Sterling raised only $150,000, possibly predicting that
these groups would do the heavy lifting, and the attacking, in place of his campaign.

A new and noteworthy voice in the race was a group of
former judges and community leaders who had formed
the Arkansas Judicial Campaign Conduct & Education
Committee (AJCCEC) to respond to “false advertisements
and attacks” in judicial races. The AJCCEC’s rapid response
team determined that Goodson had not heard cases involving donors or gift givers, had recused herself from cases as appropriate, and had not asked for a pay raise. The team sent JCN and RSLC letters asking them to stop lobbing those allegations. In response, RSLC’s general counsel denied any wrongdoing and called the team a “sham.”

 

Even more unusual, Goodson used the rapid response
team’s findings in court to successfully block some of JCN’s
TV ads for being false and defamatory.

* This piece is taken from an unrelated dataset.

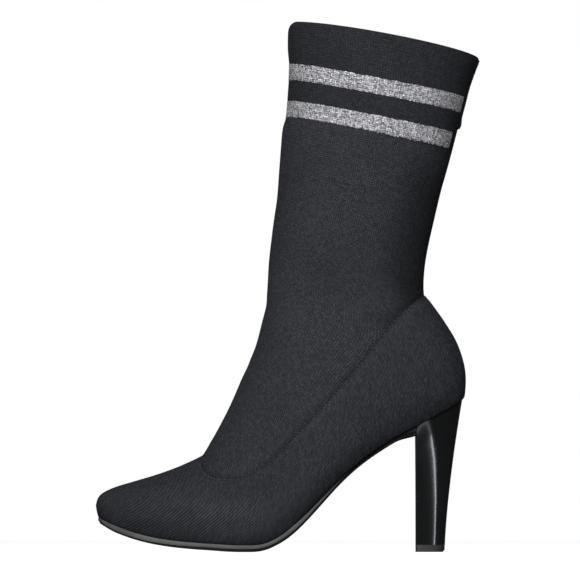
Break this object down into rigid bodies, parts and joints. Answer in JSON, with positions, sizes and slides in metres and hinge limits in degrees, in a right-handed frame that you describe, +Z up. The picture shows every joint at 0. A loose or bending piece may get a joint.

One state judge
found that Goodson was likely to win her defamation suit
and stopped television stations in part of the state from
running the ads,67 though other judges in the state refused to grant Goodson an injunction and a federal judge refused her request to block similar ads by RSLC-JFI.68 Despite the attacks, Goodson won reelection with 55 percent of the vote.

Why rehash this now? Easy.  I’ll be surprised if these groups don’t re-emerge in the race for an open Supreme Court seat in March. In that race to succeed Justice Jo Hart, Circuit Judge Chip Welch, a former trial lawyer, faces Barbara Webb, wife of Republican Party Chair Doyle Webb.